** start Recorded data **

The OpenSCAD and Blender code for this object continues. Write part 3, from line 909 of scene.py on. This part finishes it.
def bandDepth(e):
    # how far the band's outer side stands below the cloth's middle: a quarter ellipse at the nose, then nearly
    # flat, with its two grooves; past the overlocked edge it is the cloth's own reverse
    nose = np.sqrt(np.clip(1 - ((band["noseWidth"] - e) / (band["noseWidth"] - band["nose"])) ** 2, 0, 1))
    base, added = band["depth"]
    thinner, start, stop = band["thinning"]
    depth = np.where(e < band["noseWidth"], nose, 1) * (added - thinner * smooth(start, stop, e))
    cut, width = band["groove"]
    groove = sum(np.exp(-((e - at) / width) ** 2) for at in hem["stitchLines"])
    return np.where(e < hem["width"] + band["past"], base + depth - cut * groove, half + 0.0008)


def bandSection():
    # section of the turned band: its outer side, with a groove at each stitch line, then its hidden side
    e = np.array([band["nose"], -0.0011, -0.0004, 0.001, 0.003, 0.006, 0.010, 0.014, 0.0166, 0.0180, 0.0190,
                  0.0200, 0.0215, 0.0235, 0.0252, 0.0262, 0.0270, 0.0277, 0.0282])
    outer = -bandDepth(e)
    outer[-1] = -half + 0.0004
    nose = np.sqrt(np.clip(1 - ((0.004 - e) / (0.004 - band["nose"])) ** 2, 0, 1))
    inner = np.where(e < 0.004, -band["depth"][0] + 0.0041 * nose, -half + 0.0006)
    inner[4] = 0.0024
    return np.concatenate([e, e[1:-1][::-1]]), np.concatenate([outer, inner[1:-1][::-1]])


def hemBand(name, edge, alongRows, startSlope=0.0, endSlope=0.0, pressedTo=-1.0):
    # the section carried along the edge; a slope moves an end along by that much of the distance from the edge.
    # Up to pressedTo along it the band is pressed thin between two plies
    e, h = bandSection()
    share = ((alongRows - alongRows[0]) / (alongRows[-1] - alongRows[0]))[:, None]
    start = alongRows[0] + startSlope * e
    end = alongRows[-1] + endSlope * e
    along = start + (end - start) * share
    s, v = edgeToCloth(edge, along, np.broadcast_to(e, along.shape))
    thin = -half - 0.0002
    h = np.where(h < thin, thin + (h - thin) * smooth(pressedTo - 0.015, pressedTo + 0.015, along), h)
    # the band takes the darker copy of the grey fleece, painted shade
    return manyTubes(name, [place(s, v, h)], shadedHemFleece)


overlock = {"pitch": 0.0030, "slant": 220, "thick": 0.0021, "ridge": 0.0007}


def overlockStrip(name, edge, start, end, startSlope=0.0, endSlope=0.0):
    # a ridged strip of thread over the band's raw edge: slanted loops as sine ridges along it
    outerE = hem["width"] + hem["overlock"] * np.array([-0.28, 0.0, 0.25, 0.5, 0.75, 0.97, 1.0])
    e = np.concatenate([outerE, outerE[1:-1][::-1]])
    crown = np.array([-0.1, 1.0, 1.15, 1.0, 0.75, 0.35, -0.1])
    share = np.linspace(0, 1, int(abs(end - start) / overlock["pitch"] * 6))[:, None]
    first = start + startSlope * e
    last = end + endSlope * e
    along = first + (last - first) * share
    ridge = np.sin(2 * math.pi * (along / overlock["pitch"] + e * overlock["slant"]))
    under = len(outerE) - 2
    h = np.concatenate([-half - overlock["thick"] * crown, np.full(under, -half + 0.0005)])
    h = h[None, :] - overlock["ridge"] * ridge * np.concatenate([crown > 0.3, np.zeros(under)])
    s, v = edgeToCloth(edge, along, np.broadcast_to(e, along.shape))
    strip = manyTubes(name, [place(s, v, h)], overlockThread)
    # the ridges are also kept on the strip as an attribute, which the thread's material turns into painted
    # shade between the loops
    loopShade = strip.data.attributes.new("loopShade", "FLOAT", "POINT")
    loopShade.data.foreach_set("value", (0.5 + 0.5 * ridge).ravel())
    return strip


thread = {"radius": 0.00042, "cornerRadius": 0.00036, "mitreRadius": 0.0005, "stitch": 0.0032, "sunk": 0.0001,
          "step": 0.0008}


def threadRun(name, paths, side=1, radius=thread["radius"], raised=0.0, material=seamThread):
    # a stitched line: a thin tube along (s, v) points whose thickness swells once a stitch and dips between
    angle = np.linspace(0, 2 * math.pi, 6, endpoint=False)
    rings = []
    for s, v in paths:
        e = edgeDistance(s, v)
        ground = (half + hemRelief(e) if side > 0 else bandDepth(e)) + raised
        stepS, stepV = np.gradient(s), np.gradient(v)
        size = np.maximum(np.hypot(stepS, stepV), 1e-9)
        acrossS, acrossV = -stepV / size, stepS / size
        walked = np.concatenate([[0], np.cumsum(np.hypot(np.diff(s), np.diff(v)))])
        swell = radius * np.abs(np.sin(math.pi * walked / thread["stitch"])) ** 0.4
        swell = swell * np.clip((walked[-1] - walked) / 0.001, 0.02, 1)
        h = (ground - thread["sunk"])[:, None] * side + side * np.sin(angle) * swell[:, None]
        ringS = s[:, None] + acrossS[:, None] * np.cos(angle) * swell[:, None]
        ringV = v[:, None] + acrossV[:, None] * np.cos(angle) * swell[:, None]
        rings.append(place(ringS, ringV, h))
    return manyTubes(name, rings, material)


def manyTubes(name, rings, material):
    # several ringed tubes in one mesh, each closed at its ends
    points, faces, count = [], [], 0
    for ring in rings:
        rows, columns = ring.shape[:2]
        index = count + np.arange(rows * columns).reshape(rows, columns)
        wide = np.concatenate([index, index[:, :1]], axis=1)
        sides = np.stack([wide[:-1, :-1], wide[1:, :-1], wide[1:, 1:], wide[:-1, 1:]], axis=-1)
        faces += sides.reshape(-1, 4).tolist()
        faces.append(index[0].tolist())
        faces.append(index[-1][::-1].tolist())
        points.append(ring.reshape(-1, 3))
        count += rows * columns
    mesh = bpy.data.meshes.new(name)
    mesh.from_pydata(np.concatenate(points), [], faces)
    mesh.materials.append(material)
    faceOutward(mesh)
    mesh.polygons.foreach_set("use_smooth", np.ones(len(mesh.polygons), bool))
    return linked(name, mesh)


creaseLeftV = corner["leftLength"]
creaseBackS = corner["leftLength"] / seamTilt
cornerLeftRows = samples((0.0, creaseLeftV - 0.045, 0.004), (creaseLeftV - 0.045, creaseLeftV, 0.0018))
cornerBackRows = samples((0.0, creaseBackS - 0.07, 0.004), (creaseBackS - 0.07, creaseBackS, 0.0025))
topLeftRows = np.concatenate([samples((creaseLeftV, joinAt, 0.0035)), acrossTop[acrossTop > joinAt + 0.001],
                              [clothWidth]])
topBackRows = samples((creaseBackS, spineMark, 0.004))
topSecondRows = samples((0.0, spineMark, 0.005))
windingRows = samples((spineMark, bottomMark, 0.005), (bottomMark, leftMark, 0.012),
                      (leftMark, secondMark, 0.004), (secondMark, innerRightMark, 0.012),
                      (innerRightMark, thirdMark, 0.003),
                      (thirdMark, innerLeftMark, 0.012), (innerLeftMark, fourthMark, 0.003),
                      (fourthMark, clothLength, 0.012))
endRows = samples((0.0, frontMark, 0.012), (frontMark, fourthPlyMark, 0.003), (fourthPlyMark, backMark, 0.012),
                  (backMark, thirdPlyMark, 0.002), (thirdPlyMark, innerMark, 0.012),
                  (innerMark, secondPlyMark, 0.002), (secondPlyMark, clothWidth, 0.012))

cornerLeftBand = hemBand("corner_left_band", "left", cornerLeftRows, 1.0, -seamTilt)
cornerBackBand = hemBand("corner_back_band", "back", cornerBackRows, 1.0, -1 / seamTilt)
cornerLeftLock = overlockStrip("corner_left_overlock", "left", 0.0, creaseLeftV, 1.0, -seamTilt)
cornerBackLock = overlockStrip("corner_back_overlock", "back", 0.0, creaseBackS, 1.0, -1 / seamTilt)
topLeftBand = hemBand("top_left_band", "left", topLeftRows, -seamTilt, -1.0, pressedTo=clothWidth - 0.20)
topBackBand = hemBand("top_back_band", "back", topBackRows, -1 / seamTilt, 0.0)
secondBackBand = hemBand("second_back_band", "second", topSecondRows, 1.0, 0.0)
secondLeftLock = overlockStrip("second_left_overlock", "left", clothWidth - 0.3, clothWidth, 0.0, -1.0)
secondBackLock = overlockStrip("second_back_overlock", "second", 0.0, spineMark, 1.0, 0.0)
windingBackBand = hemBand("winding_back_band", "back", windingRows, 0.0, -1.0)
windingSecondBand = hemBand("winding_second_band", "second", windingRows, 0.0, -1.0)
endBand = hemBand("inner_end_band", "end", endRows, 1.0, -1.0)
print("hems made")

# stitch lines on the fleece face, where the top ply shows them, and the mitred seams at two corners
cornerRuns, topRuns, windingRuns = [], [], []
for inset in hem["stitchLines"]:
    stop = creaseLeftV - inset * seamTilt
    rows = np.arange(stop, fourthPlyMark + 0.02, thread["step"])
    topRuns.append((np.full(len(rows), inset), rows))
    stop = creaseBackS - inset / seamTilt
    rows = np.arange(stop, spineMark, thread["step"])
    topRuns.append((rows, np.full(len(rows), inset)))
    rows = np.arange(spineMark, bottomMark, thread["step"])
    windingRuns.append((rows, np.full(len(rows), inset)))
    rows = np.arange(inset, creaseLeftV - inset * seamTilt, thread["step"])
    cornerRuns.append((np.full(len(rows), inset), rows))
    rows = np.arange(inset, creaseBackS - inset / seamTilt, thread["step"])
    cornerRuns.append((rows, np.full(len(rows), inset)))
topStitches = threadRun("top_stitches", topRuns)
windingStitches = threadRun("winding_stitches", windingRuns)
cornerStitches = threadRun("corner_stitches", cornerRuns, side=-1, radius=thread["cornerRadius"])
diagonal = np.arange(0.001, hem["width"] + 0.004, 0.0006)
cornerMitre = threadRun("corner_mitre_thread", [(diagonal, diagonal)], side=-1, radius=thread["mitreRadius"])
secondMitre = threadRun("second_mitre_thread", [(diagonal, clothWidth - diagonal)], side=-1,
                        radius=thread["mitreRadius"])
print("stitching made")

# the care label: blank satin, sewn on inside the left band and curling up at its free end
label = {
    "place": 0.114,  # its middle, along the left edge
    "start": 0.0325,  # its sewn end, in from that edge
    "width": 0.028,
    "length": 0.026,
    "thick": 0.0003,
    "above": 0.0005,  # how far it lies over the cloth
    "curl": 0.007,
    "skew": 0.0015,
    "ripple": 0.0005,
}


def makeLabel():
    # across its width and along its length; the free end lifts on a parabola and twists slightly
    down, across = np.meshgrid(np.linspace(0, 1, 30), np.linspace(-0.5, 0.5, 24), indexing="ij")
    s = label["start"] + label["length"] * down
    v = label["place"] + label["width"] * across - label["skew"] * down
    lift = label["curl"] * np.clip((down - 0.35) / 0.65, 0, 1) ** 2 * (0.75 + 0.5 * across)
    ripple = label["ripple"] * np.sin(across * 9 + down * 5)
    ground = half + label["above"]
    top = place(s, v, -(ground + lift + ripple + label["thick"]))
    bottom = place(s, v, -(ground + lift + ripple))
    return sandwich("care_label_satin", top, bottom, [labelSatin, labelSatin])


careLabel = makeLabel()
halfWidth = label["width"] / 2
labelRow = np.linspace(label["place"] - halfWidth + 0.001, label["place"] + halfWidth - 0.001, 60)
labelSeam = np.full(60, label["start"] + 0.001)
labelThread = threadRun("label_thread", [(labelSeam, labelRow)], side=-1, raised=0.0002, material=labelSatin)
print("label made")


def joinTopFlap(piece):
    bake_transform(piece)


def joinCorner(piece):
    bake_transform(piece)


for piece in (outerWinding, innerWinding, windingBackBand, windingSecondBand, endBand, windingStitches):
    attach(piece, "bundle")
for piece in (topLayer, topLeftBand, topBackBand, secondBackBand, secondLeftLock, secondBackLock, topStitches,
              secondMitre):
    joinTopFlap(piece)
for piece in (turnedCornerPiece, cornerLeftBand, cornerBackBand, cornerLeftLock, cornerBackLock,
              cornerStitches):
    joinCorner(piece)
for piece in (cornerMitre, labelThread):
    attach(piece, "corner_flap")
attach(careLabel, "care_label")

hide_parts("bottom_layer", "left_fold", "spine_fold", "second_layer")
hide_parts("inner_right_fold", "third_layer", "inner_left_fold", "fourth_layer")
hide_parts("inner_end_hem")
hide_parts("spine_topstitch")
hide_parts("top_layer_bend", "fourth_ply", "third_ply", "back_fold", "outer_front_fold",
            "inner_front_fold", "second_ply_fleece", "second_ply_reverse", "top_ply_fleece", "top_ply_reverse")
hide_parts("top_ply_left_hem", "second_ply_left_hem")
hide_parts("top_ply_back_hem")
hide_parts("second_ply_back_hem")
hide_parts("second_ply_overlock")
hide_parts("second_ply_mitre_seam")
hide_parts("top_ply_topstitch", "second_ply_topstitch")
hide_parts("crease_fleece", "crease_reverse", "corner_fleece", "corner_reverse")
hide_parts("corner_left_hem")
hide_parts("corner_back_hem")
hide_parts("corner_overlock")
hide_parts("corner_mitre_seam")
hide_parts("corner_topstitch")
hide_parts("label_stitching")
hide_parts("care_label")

** end Recorded data **

▶ _Written exercise_
Set down, exactly as written, each line of the data from its opening line through the one containing "return np.where(e <". Output nothing more.

▶ _Answer to this exercise_
The OpenSCAD and Blender code for this object continues. Write part 3, from line 909 of scene.py on. This part finishes it.
def bandDepth(e):
    # how far the band's outer side stands below the cloth's middle: a quarter ellipse at the nose, then nearly
    # flat, with its two grooves; past the overlocked edge it is the cloth's own reverse
    nose = np.sqrt(np.clip(1 - ((band["noseWidth"] - e) / (band["noseWidth"] - band["nose"])) ** 2, 0, 1))
    base, added = band["depth"]
    thinner, start, stop = band["thinning"]
    depth = np.where(e < band["noseWidth"], nose, 1) * (added - thinner * smooth(start, stop, e))
    cut, width = band["groove"]
    groove = sum(np.exp(-((e - at) / width) ** 2) for at in hem["stitchLines"])
    return np.where(e < hem["width"] + band["past"], base + depth - cut * groove, half + 0.0008)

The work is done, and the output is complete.